Sharia law codes aren’t Islamic, just medieval
Posted by sanityinjection on August 19, 2009
Hardly a week goes by these days without a news story about someone in a Muslim country – usually a woman – being punished for an Islamic religious offense under what is called “sharia” law. Sharia is supposed to be the incarnation of the rules found in the Koran in a system of law. In some countries, sharia only applies to Muslim citizens, while in others no separate civil law code exists and sharia applies to everybody. Punishments under sharia can often be harsh including canings, amputations and death by stoning.
For example I recently wrote about a Sudanese woman who is facing 40 lashes for the offense of wearing trousers. In that case, there is a compelling argument that wearing trousers may not, in fact, be a violation of Koranic law.

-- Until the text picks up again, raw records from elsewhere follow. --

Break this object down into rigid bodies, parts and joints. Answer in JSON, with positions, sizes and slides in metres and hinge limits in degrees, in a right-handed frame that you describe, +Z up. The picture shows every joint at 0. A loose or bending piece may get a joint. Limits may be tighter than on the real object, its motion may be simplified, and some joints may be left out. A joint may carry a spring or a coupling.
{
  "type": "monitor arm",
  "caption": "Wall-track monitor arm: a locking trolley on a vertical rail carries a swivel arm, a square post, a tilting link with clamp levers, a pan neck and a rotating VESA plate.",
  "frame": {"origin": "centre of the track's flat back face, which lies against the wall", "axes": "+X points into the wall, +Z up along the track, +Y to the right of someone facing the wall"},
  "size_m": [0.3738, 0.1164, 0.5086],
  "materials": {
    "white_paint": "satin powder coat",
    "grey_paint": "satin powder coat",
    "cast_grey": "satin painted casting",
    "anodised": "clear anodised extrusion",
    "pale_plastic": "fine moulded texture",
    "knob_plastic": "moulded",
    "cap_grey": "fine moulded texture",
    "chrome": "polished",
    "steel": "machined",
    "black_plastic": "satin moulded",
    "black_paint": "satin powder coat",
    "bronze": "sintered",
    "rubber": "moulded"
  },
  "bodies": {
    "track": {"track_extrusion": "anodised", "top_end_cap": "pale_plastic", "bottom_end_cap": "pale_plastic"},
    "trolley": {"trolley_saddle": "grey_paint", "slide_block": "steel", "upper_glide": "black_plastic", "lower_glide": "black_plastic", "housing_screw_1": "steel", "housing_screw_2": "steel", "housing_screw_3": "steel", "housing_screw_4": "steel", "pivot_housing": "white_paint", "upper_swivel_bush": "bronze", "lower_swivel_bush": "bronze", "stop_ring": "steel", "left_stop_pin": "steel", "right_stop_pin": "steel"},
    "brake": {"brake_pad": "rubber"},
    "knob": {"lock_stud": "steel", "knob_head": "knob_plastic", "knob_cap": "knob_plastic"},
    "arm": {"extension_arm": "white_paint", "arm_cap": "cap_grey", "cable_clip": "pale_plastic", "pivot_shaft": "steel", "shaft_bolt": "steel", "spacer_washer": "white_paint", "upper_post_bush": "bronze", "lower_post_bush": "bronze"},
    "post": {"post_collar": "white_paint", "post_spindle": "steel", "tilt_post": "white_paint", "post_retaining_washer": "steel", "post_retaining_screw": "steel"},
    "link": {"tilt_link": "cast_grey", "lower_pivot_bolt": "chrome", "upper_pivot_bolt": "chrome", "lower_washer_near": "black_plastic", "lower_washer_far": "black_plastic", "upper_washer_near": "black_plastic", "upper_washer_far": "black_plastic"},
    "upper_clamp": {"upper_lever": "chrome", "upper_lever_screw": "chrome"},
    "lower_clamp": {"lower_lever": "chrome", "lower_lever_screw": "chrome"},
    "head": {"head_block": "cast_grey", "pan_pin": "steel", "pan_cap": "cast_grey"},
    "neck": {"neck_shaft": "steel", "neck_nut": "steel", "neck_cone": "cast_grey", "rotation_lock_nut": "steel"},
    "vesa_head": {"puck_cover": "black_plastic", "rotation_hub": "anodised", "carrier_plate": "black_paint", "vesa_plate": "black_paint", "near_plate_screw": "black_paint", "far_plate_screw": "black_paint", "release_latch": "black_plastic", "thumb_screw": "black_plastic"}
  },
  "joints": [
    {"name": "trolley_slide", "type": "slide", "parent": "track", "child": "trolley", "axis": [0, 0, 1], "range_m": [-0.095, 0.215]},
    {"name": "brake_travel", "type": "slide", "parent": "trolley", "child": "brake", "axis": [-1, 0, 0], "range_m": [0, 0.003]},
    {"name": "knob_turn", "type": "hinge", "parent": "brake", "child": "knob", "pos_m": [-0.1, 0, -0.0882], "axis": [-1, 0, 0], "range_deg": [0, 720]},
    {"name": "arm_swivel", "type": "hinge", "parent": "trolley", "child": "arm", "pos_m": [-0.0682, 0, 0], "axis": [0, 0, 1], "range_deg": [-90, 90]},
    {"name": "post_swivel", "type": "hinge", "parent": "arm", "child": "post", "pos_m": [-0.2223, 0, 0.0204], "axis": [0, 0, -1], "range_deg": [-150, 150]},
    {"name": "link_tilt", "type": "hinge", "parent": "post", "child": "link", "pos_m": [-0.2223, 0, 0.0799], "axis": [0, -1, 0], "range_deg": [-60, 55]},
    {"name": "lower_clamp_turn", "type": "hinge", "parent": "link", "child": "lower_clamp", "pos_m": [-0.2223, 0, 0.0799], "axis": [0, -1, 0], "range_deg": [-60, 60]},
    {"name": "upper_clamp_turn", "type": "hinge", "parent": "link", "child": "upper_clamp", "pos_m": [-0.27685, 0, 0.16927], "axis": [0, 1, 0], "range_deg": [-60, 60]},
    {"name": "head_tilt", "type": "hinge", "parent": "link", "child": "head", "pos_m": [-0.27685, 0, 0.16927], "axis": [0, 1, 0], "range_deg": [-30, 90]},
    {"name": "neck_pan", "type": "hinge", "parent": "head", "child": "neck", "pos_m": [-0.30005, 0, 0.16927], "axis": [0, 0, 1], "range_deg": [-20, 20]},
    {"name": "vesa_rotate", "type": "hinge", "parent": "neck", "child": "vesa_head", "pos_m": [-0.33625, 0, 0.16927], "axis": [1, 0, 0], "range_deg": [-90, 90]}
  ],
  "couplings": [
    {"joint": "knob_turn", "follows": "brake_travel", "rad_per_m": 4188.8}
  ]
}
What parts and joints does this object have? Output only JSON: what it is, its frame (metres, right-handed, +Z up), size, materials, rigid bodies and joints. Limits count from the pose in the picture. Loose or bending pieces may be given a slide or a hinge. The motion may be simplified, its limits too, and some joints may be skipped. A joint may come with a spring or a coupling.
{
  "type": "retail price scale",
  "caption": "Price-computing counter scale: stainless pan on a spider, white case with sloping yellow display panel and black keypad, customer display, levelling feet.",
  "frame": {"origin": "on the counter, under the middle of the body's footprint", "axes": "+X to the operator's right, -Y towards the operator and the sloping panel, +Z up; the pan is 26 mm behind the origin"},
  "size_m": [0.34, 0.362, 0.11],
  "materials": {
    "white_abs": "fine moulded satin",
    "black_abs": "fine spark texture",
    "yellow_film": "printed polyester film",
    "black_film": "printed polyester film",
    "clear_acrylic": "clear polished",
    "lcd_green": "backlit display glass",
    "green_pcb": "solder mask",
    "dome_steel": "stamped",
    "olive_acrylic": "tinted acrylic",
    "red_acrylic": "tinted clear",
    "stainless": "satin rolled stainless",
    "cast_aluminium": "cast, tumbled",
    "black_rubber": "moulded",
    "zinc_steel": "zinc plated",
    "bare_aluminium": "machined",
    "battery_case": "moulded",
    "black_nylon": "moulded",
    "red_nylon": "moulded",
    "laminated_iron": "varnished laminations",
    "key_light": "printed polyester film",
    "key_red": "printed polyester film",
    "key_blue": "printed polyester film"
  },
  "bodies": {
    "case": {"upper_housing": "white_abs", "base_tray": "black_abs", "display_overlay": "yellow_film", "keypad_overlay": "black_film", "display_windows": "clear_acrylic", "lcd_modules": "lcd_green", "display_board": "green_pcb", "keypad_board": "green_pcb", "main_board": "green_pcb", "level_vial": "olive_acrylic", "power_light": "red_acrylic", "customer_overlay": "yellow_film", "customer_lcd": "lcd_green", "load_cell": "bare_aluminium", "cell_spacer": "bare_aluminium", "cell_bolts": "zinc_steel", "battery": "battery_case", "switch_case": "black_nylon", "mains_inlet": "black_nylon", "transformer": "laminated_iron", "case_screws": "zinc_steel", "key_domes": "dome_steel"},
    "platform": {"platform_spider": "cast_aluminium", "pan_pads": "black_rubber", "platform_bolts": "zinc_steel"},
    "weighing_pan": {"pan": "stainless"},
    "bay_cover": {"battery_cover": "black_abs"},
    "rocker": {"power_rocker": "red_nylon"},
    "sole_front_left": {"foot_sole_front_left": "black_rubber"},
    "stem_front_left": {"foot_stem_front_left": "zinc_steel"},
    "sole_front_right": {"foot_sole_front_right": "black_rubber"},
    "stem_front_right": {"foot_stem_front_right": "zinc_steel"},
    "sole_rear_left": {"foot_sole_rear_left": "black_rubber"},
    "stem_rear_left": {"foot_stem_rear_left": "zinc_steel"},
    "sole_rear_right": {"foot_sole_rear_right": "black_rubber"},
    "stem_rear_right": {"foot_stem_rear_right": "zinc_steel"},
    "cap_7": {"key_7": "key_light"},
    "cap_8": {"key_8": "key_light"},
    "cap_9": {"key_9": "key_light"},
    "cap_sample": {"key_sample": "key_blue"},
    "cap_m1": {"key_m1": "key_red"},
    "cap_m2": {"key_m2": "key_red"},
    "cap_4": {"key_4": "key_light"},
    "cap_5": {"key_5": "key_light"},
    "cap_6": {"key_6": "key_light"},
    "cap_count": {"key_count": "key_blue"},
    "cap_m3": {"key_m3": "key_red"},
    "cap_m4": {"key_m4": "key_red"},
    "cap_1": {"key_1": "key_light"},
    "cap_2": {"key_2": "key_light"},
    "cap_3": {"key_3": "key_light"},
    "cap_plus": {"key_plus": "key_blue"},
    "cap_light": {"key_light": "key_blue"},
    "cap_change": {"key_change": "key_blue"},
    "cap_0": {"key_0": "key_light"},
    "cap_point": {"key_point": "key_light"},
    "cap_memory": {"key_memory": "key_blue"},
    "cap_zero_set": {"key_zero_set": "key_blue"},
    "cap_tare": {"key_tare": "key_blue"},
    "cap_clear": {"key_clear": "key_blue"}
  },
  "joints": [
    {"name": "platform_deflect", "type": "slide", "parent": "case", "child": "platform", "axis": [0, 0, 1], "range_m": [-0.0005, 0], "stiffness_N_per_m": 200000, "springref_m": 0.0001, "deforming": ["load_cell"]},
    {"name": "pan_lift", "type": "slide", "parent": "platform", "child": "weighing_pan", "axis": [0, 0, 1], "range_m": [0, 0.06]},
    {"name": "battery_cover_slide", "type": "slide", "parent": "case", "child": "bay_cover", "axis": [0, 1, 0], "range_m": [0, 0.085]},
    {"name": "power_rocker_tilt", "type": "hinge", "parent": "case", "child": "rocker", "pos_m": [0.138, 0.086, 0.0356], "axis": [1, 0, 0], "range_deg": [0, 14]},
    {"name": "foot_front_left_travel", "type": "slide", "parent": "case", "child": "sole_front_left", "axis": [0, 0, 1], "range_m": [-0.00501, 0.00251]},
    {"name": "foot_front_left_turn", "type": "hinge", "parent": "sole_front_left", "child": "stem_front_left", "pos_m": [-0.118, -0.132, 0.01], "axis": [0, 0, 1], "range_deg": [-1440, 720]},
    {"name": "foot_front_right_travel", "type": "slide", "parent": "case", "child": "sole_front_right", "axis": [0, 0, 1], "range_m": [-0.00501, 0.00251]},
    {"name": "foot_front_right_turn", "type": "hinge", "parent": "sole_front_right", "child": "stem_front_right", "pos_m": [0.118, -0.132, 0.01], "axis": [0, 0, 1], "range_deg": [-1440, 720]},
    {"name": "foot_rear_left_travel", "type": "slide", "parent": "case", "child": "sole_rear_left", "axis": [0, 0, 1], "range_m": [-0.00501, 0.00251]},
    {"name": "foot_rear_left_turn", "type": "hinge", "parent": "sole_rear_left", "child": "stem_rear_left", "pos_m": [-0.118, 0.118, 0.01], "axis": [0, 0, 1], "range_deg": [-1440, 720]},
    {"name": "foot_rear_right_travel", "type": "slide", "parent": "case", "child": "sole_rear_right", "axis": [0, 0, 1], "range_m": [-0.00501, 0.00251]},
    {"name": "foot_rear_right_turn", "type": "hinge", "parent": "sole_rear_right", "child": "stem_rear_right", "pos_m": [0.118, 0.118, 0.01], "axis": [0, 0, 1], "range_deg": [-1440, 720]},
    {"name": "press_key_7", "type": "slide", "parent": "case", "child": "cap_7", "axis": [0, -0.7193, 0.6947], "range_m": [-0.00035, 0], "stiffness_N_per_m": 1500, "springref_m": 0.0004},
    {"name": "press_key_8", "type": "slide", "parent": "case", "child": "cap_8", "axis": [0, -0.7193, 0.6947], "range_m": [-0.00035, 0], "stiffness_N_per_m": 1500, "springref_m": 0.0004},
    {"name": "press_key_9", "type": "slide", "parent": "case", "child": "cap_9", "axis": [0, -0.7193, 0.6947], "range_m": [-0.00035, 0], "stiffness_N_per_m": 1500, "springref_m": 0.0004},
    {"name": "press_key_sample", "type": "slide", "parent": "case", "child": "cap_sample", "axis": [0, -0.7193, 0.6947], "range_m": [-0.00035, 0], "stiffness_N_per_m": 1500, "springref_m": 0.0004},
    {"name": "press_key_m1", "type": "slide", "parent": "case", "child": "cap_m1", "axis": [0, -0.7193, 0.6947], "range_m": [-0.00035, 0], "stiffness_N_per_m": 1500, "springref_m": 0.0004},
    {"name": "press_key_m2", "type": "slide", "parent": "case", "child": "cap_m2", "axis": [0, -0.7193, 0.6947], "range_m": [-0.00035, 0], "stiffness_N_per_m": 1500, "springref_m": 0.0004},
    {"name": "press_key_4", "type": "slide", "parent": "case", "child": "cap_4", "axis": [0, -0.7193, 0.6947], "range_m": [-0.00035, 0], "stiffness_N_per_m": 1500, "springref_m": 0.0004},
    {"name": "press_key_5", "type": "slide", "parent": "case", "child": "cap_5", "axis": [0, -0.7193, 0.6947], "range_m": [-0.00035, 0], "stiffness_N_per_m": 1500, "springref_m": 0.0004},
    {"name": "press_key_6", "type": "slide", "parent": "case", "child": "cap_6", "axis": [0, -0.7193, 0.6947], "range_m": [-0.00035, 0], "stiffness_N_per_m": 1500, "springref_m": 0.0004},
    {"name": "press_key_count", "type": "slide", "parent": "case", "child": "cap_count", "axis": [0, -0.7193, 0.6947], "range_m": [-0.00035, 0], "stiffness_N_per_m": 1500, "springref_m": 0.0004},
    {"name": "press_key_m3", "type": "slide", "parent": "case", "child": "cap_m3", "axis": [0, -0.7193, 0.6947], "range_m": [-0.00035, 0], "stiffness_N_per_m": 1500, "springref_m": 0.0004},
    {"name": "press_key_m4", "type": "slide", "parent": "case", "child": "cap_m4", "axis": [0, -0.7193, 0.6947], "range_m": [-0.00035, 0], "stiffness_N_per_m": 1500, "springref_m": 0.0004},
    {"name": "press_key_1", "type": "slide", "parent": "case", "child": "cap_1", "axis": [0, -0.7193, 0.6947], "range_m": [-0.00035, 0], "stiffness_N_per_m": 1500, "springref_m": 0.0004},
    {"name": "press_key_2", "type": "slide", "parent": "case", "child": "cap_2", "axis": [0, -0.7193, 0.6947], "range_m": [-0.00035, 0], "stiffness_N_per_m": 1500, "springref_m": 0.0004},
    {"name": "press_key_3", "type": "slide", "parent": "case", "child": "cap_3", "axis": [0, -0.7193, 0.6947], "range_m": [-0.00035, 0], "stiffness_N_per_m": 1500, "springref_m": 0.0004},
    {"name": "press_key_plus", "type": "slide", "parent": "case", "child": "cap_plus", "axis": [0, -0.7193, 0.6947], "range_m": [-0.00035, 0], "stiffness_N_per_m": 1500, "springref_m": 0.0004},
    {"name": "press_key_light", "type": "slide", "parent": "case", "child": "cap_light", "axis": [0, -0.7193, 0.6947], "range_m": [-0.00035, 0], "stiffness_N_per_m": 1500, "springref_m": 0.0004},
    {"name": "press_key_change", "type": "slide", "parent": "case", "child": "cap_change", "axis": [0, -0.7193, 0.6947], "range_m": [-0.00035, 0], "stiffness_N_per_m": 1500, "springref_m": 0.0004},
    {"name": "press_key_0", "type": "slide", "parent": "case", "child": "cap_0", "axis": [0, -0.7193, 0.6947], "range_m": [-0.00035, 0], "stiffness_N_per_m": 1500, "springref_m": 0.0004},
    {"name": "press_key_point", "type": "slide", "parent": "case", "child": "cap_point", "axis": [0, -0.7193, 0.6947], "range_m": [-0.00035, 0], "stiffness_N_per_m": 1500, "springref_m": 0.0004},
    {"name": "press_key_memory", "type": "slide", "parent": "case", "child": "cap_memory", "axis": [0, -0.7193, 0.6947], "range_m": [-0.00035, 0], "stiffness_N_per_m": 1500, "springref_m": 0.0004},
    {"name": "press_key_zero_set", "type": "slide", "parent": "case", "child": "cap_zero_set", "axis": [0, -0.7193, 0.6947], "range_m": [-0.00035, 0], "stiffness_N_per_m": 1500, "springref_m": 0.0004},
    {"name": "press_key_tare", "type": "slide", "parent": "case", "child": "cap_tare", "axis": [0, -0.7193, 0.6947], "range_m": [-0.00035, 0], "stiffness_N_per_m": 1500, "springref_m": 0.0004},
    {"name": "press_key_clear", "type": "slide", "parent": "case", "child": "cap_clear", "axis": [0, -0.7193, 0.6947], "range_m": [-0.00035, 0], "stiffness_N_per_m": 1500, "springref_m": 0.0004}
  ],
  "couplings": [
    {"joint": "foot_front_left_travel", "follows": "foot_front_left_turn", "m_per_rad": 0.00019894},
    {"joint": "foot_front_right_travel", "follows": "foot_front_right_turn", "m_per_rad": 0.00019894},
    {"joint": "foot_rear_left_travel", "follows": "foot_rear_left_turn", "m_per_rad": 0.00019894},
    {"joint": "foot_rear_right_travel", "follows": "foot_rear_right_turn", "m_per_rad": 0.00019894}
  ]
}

But consider something a bit more concrete: the case of Malaysian model Kartika Sari Dewi Shukarno, who has been sentenced to caning for drinking alcohol. It’s pretty hard to argue that consuming alcohol is not a violation of Islamic law. But the question is, is this a reasonable punishment? And further, why is it necessary to enforce such a violation at all?
Islam is certainly not the only faith to have dietary restrictions. Mormons are not supposed to consume alcohol or caffeine. Devout Jews, like Muslims, abstain from pork and observe other dietary restrictions. Other faiths abjure the eating of meat.
And yet, somehow none of these other creeds feel the need to have civil courts set up to punish people who disobey these religious laws. Why then, does Islam? And only in some countries – Muslims in the US are no less observant because they do not cane people for drinking.
If a Muslim drinks alcohol, is that an offense against the community or an offense against God? If the latter, then surely God is perfectly capable of imposing consequences on the offender. You could argue that public drinking has a negative impact on the morals of others who are exposed to it, but then why does Malaysia allow alcohol to be sold at all? Who ultimately was harmed by Ms. Shukarno drinking a beer, other than Ms. Shukarno herself?
The only rationale I can think of for making drinking a crime against the community is the old tribal notion that the Muslim community as a whole will be punished by God for the sins of the individual. In other words, the community has a vested interest in enforcing individual spiritual morality because the community will suffer the consequences if it doesn’t.
But even if we accept this notion, why then are there not canings for Muslims who fail to pray five times a day, or who fail to give to the poor? These requirements are far more fundamental in Islam than the prohibition against alcohol.
The inevitable answer is that sharia law codes are at least as representative of medieval cultural traditions as they are of Islamic law. That also explains why the details of sharia law – especially with regard to women – differ greatly from one country to the next. This is significant because freedom of religion is considered a basic civil right, and anything that can be brought under that umbrella is hard for Westerners to combat. But last time I checked, medieval cultural traditions are not a basic civil right that should trump other rights such as freedom of expression. We in the West are so concerned to avoid attacking the Islamic faith that we have allowed this masquerade to go on too long.